Repeat the whole listing below, word for word.

-- Begin DATASET RECORDS --

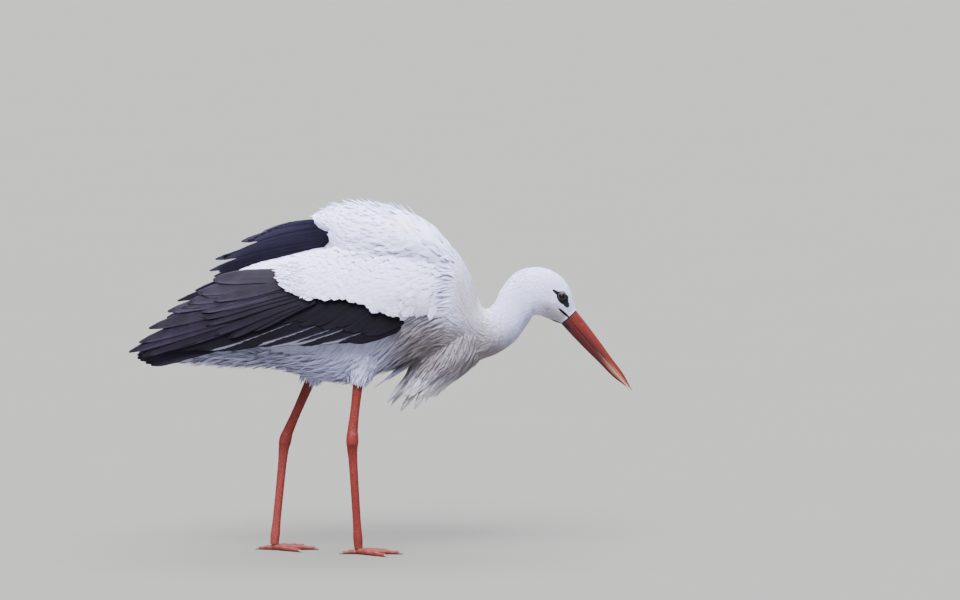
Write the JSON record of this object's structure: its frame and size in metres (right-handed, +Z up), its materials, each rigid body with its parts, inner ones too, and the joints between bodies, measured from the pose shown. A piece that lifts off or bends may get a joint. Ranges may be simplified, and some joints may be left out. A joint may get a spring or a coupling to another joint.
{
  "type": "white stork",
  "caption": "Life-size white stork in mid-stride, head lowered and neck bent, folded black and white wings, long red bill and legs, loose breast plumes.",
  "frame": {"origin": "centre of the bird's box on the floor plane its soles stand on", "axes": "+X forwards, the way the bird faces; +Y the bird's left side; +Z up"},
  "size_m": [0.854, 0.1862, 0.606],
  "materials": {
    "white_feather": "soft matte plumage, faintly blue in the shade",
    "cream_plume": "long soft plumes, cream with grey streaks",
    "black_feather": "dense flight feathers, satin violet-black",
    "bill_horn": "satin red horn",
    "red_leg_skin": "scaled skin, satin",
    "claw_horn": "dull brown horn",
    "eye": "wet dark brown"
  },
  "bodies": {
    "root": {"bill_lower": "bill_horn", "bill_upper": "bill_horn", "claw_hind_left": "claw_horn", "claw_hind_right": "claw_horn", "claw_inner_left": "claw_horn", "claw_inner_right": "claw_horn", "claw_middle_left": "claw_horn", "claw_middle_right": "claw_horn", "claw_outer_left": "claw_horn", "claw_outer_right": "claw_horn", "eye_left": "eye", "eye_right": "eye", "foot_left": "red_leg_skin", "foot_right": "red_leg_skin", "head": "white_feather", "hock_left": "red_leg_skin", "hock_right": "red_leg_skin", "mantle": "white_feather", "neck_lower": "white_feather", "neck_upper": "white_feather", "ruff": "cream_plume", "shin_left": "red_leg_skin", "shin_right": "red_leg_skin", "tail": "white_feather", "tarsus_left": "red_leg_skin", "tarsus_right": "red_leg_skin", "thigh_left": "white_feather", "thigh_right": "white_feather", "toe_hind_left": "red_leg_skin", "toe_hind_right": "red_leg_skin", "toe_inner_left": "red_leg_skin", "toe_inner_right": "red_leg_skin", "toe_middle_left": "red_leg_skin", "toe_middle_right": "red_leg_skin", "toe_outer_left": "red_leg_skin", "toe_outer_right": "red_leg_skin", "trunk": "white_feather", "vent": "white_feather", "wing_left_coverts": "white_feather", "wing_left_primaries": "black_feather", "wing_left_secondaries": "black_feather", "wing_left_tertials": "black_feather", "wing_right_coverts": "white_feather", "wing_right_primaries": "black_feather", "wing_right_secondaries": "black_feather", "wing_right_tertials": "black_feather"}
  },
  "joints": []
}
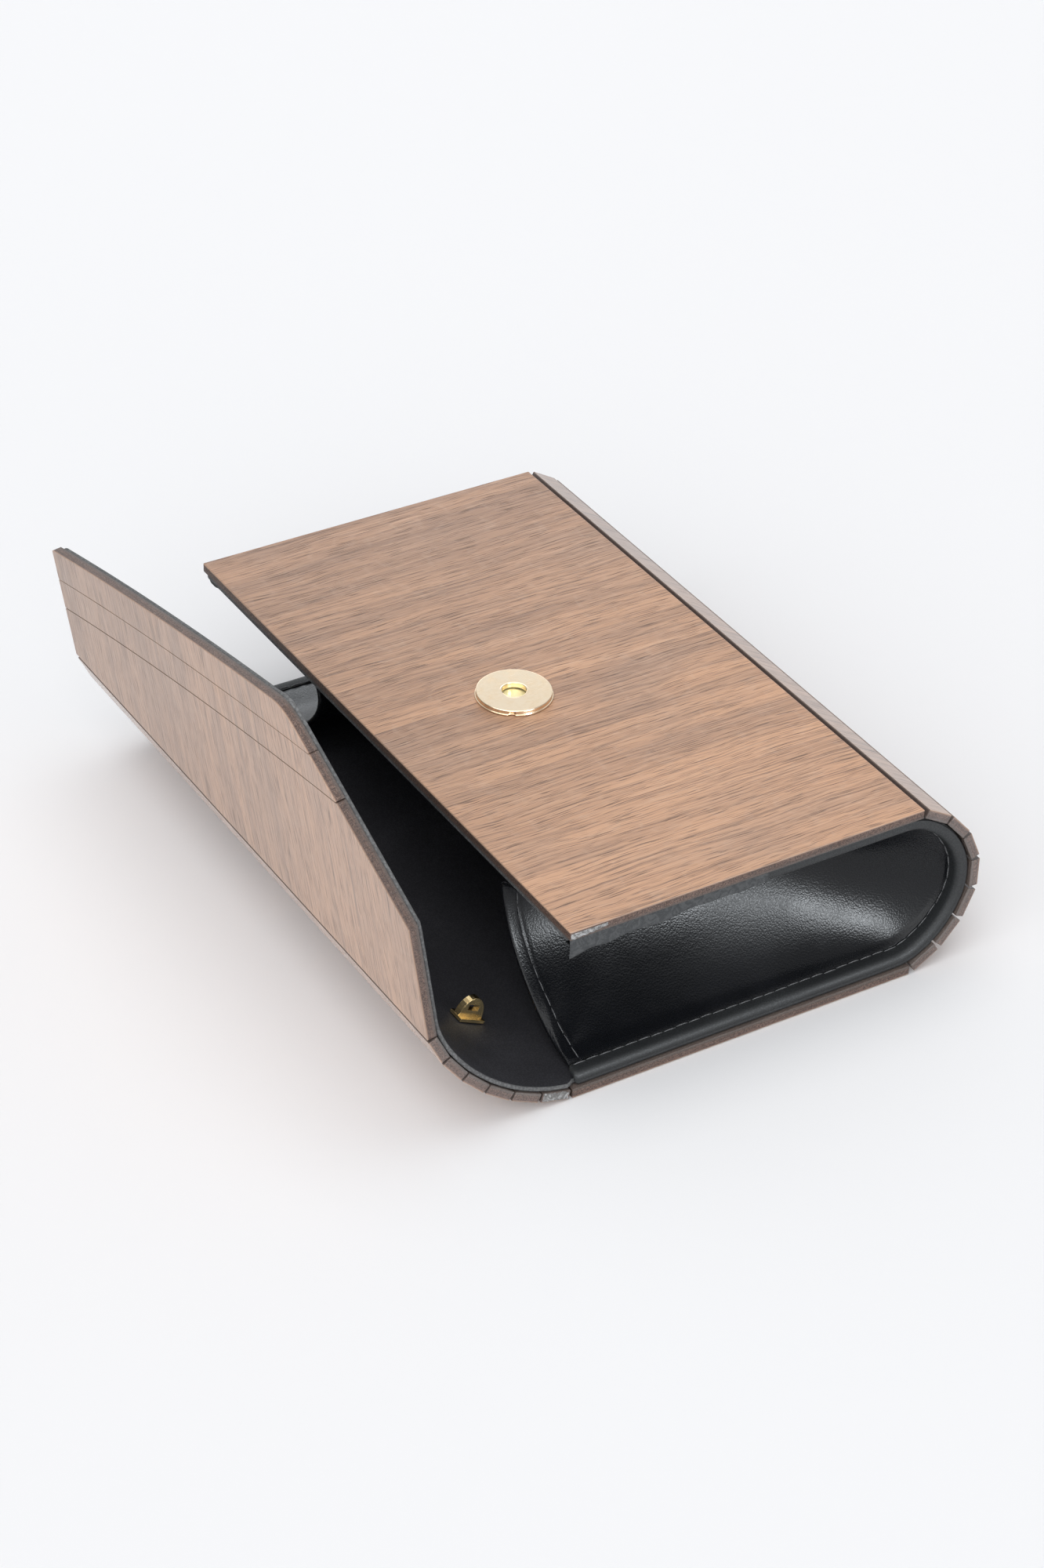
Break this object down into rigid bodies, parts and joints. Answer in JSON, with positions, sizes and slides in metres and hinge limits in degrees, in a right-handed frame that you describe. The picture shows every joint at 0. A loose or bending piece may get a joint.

-- End DATASET RECORDS --

■ **SOLVED EXERCISE**:
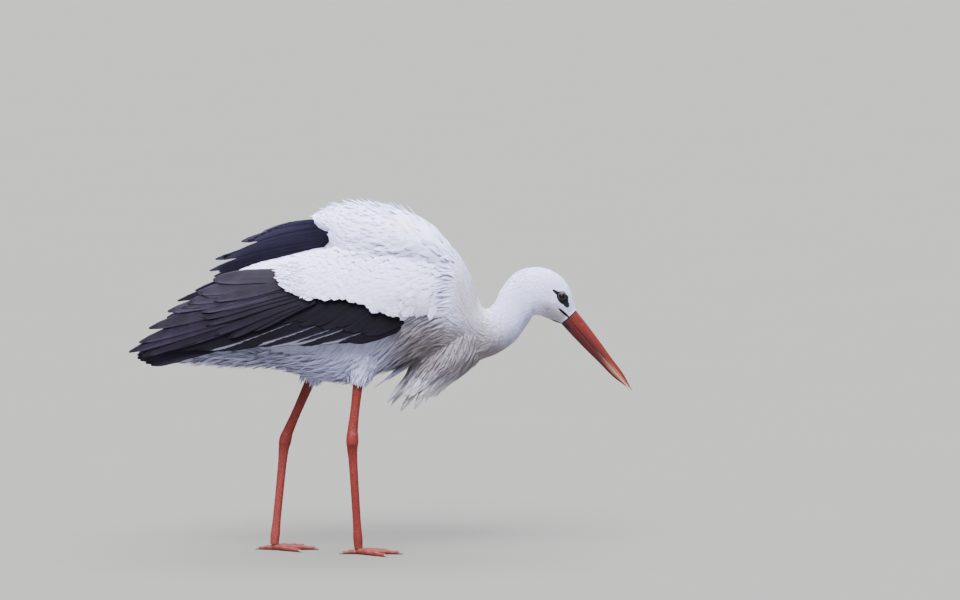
Write the JSON record of this object's structure: its frame and size in metres (right-handed, +Z up), its materials, each rigid body with its parts, inner ones too, and the joints between bodies, measured from the pose shown. A piece that lifts off or bends may get a joint. Ranges may be simplified, and some joints may be left out. A joint may get a spring or a coupling to another joint.
{
  "type": "white stork",
  "caption": "Life-size white stork in mid-stride, head lowered and neck bent, folded black and white wings, long red bill and legs, loose breast plumes.",
  "frame": {"origin": "centre of the bird's box on the floor plane its soles stand on", "axes": "+X forwards, the way the bird faces; +Y the bird's left side; +Z up"},
  "size_m": [0.854, 0.1862, 0.606],
  "materials": {
    "white_feather": "soft matte plumage, faintly blue in the shade",
    "cream_plume": "long soft plumes, cream with grey streaks",
    "black_feather": "dense flight feathers, satin violet-black",
    "bill_horn": "satin red horn",
    "red_leg_skin": "scaled skin, satin",
    "claw_horn": "dull brown horn",
    "eye": "wet dark brown"
  },
  "bodies": {
    "root": {"bill_lower": "bill_horn", "bill_upper": "bill_horn", "claw_hind_left": "claw_horn", "claw_hind_right": "claw_horn", "claw_inner_left": "claw_horn", "claw_inner_right": "claw_horn", "claw_middle_left": "claw_horn", "claw_middle_right": "claw_horn", "claw_outer_left": "claw_horn", "claw_outer_right": "claw_horn", "eye_left": "eye", "eye_right": "eye", "foot_left": "red_leg_skin", "foot_right": "red_leg_skin", "head": "white_feather", "hock_left": "red_leg_skin", "hock_right": "red_leg_skin", "mantle": "white_feather", "neck_lower": "white_feather", "neck_upper": "white_feather", "ruff": "cream_plume", "shin_left": "red_leg_skin", "shin_right": "red_leg_skin", "tail": "white_feather", "tarsus_left": "red_leg_skin", "tarsus_right": "red_leg_skin", "thigh_left": "white_feather", "thigh_right": "white_feather", "toe_hind_left": "red_leg_skin", "toe_hind_right": "red_leg_skin", "toe_inner_left": "red_leg_skin", "toe_inner_right": "red_leg_skin", "toe_middle_left": "red_leg_skin", "toe_middle_right": "red_leg_skin", "toe_outer_left": "red_leg_skin", "toe_outer_right": "red_leg_skin", "trunk": "white_feather", "vent": "white_feather", "wing_left_coverts": "white_feather", "wing_left_primaries": "black_feather", "wing_left_secondaries": "black_feather", "wing_left_tertials": "black_feather", "wing_right_coverts": "white_feather", "wing_right_primaries": "black_feather", "wing_right_secondaries": "black_feather", "wing_right_tertials": "black_feather"}
  },
  "joints": []
}
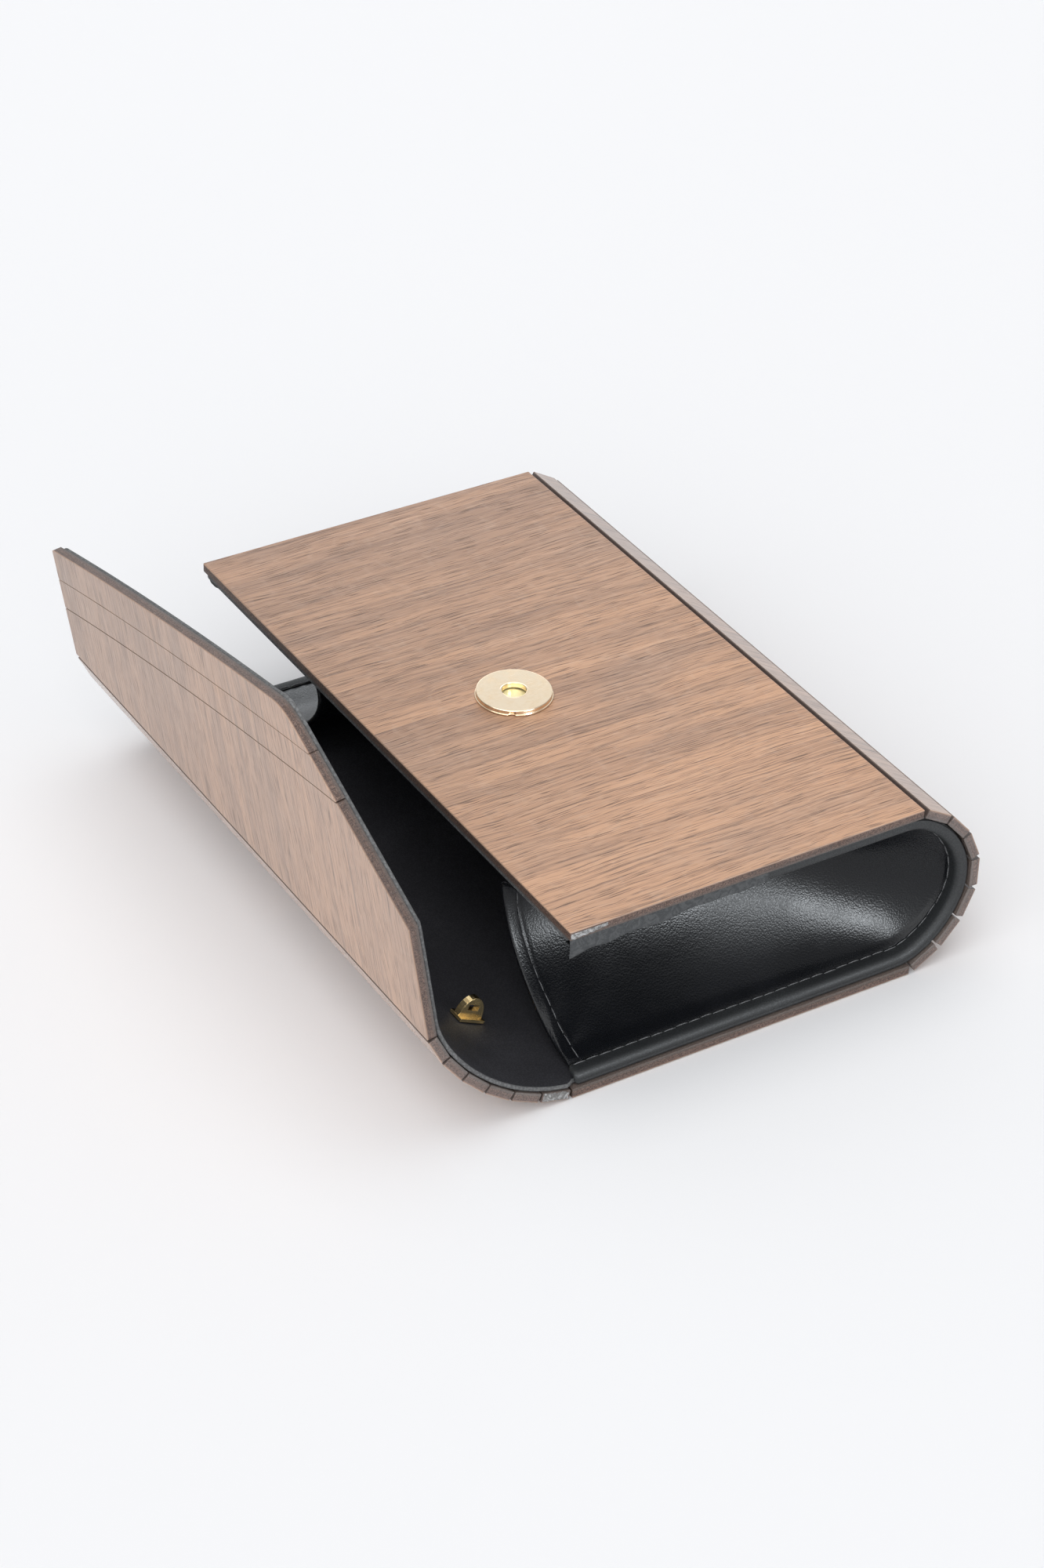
Break this object down into rigid bodies, parts and joints. Answer in JSON, with positions, sizes and slides in metres and hinge limits in degrees, in a right-handed frame that you describe. The picture shows every joint at 0. A loose or bending piece may get a joint.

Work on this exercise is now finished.